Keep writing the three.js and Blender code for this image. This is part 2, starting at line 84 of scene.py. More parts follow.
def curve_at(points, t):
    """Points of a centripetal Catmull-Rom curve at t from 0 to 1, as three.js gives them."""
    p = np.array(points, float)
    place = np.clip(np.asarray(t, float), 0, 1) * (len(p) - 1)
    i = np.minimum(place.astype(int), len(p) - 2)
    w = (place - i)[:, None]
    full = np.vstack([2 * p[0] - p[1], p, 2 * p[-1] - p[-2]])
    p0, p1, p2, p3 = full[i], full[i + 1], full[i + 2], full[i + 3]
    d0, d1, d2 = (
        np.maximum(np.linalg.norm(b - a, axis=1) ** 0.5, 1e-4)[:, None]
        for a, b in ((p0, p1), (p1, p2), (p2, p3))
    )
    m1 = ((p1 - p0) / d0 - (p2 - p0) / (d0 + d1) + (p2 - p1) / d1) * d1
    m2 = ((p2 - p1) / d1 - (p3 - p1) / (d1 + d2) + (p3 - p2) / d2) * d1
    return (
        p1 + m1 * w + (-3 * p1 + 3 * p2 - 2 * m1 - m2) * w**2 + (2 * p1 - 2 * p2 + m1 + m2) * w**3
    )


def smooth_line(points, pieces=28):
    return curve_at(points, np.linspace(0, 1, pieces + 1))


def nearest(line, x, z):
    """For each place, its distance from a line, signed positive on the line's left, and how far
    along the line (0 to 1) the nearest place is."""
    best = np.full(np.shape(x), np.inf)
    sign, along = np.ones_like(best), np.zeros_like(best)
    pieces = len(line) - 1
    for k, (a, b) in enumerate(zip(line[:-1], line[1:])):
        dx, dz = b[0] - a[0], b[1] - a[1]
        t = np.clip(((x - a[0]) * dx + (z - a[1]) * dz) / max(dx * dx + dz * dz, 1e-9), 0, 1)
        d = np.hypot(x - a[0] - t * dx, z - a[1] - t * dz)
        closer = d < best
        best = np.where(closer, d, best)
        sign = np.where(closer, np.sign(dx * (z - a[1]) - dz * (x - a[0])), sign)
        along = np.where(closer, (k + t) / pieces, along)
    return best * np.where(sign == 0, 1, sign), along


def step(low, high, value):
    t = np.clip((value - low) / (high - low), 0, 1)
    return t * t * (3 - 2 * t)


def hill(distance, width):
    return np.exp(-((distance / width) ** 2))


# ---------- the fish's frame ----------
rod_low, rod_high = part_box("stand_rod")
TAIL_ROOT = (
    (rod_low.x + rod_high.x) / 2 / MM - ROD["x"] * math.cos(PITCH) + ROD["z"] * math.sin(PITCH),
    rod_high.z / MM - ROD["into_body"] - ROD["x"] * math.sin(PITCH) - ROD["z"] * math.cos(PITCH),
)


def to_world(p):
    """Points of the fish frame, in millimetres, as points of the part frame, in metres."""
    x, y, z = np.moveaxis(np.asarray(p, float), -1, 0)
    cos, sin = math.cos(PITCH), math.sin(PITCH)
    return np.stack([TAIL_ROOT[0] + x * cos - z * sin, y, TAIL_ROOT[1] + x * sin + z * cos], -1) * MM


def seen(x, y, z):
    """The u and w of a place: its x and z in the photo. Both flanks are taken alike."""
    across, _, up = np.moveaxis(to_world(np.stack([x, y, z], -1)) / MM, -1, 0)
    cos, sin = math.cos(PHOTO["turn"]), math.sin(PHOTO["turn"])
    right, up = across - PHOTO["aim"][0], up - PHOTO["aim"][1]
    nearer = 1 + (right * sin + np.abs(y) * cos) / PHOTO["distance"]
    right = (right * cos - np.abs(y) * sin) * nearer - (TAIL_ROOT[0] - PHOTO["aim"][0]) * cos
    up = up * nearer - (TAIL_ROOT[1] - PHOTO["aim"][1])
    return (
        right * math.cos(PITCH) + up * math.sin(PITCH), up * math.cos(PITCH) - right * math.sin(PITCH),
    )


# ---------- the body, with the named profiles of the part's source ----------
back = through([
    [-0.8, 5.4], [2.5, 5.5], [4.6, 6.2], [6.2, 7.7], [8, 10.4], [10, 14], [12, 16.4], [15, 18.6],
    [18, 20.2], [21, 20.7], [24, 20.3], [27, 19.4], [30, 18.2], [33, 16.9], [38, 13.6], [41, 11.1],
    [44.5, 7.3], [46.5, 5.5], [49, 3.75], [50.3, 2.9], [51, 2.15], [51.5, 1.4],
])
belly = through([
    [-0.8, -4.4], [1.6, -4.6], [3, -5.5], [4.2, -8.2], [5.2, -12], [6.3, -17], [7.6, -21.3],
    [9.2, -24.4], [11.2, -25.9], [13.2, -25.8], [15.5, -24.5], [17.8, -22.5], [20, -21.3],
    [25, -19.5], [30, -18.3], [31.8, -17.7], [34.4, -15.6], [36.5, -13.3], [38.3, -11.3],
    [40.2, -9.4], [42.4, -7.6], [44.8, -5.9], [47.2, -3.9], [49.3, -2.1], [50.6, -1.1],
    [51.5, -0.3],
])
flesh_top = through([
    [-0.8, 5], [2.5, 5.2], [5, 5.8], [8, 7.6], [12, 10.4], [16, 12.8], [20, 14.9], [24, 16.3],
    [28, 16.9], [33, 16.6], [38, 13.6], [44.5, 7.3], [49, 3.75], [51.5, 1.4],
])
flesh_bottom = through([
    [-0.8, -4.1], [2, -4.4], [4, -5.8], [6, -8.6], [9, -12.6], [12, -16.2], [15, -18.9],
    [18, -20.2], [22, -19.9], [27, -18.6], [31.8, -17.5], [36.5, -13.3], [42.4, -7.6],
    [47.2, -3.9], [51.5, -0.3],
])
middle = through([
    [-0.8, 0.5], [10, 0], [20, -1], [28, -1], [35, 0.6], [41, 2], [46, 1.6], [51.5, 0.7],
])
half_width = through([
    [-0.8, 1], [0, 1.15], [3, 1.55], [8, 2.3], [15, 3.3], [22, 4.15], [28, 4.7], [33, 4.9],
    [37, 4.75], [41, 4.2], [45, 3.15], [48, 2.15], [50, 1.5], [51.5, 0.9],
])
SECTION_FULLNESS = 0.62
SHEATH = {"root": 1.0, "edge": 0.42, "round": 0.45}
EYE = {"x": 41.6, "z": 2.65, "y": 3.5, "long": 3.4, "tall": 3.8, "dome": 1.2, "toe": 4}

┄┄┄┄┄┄

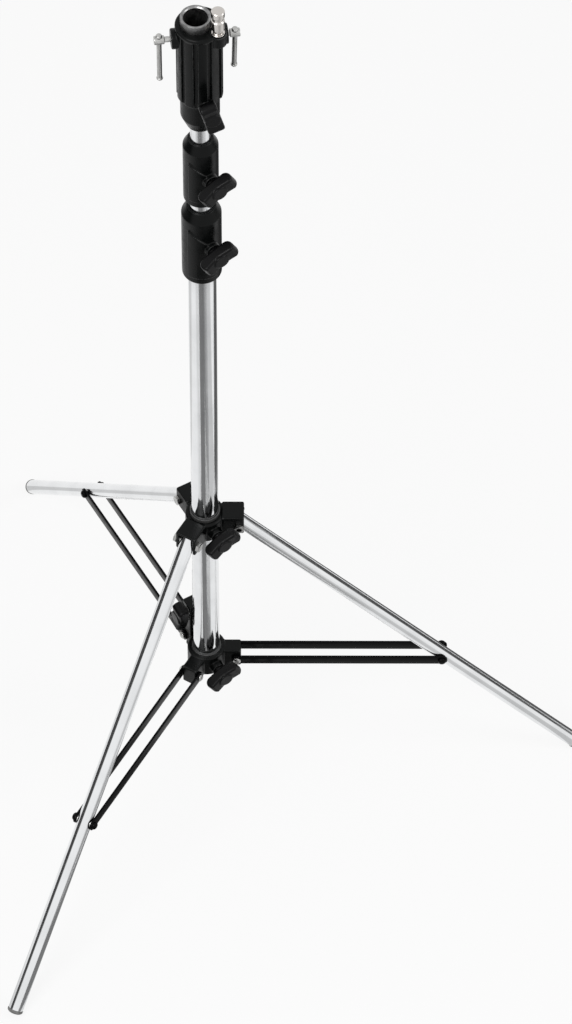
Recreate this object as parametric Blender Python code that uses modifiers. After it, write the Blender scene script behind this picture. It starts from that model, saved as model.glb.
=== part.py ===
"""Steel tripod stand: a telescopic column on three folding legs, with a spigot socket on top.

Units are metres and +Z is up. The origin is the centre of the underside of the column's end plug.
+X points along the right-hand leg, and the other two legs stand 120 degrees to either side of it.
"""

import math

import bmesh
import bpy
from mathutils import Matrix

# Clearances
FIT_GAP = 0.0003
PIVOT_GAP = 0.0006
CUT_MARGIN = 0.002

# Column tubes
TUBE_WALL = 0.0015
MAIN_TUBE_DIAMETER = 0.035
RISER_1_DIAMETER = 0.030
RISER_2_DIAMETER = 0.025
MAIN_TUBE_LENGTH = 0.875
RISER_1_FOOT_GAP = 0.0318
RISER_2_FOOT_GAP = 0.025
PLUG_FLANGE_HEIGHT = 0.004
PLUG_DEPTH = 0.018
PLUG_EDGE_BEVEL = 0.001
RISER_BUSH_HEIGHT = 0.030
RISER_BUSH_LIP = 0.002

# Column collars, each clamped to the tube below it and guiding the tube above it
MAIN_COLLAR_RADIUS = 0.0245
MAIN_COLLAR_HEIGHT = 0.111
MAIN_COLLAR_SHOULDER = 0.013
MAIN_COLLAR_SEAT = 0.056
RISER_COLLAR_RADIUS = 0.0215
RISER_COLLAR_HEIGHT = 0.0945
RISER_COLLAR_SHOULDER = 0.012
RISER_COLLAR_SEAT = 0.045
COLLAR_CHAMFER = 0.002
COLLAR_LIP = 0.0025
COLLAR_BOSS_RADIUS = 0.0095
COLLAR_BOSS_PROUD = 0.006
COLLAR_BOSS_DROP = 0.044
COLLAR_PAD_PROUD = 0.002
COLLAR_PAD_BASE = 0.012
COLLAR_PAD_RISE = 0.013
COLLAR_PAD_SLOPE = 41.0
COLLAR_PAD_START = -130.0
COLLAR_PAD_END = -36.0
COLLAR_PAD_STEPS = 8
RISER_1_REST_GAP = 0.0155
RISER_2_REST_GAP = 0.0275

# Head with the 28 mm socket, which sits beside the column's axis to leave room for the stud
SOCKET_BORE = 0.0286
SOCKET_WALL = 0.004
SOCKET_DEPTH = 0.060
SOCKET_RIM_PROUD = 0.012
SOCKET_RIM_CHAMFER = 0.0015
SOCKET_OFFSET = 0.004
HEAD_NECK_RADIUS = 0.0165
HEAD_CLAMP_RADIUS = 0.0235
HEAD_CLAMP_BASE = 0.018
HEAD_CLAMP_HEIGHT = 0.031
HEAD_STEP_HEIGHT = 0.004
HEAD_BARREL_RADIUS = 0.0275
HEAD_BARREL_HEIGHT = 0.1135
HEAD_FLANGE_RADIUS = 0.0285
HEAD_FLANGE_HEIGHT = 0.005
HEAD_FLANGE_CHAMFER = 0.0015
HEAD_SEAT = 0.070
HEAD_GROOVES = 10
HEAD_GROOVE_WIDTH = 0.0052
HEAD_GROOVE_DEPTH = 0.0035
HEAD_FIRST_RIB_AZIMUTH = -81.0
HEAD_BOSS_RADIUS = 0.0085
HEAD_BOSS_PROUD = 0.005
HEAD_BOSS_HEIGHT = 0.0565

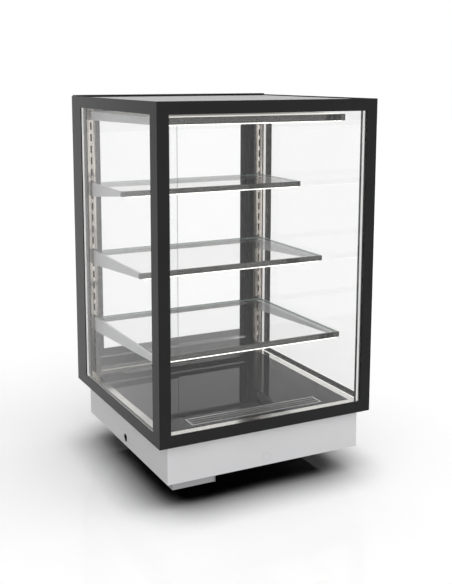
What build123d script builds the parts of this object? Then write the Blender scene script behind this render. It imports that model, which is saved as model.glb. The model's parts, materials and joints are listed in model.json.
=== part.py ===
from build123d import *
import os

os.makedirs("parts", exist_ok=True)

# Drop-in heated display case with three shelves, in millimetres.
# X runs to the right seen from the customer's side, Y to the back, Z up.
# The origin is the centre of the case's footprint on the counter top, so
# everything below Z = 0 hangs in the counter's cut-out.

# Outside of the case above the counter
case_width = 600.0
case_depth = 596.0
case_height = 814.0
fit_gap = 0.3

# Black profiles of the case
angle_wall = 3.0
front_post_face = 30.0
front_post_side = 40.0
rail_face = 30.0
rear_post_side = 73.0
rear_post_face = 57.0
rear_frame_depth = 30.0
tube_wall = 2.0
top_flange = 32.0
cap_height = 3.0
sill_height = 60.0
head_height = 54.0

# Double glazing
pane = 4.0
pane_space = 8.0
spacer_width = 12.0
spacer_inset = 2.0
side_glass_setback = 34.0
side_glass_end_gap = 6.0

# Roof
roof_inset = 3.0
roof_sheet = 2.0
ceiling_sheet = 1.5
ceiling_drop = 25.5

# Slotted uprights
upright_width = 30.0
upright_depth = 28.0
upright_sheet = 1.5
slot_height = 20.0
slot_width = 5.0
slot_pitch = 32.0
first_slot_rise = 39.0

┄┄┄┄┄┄

Begin at the line that has "Keep writing the", stop after the line that has "return best *", and repeat exactly those lines, nothing more.

» Full solution
Keep writing the three.js and Blender code for this image. This is part 2, starting at line 84 of scene.py. More parts follow.
def curve_at(points, t):
    """Points of a centripetal Catmull-Rom curve at t from 0 to 1, as three.js gives them."""
    p = np.array(points, float)
    place = np.clip(np.asarray(t, float), 0, 1) * (len(p) - 1)
    i = np.minimum(place.astype(int), len(p) - 2)
    w = (place - i)[:, None]
    full = np.vstack([2 * p[0] - p[1], p, 2 * p[-1] - p[-2]])
    p0, p1, p2, p3 = full[i], full[i + 1], full[i + 2], full[i + 3]
    d0, d1, d2 = (
        np.maximum(np.linalg.norm(b - a, axis=1) ** 0.5, 1e-4)[:, None]
        for a, b in ((p0, p1), (p1, p2), (p2, p3))
    )
    m1 = ((p1 - p0) / d0 - (p2 - p0) / (d0 + d1) + (p2 - p1) / d1) * d1
    m2 = ((p2 - p1) / d1 - (p3 - p1) / (d1 + d2) + (p3 - p2) / d2) * d1
    return (
        p1 + m1 * w + (-3 * p1 + 3 * p2 - 2 * m1 - m2) * w**2 + (2 * p1 - 2 * p2 + m1 + m2) * w**3
    )


def smooth_line(points, pieces=28):
    return curve_at(points, np.linspace(0, 1, pieces + 1))


def nearest(line, x, z):
    """For each place, its distance from a line, signed positive on the line's left, and how far
    along the line (0 to 1) the nearest place is."""
    best = np.full(np.shape(x), np.inf)
    sign, along = np.ones_like(best), np.zeros_like(best)
    pieces = len(line) - 1
    for k, (a, b) in enumerate(zip(line[:-1], line[1:])):
        dx, dz = b[0] - a[0], b[1] - a[1]
        t = np.clip(((x - a[0]) * dx + (z - a[1]) * dz) / max(dx * dx + dz * dz, 1e-9), 0, 1)
        d = np.hypot(x - a[0] - t * dx, z - a[1] - t * dz)
        closer = d < best
        best = np.where(closer, d, best)
        sign = np.where(closer, np.sign(dx * (z - a[1]) - dz * (x - a[0])), sign)
        along = np.where(closer, (k + t) / pieces, along)
    return best * np.where(sign == 0, 1, sign), along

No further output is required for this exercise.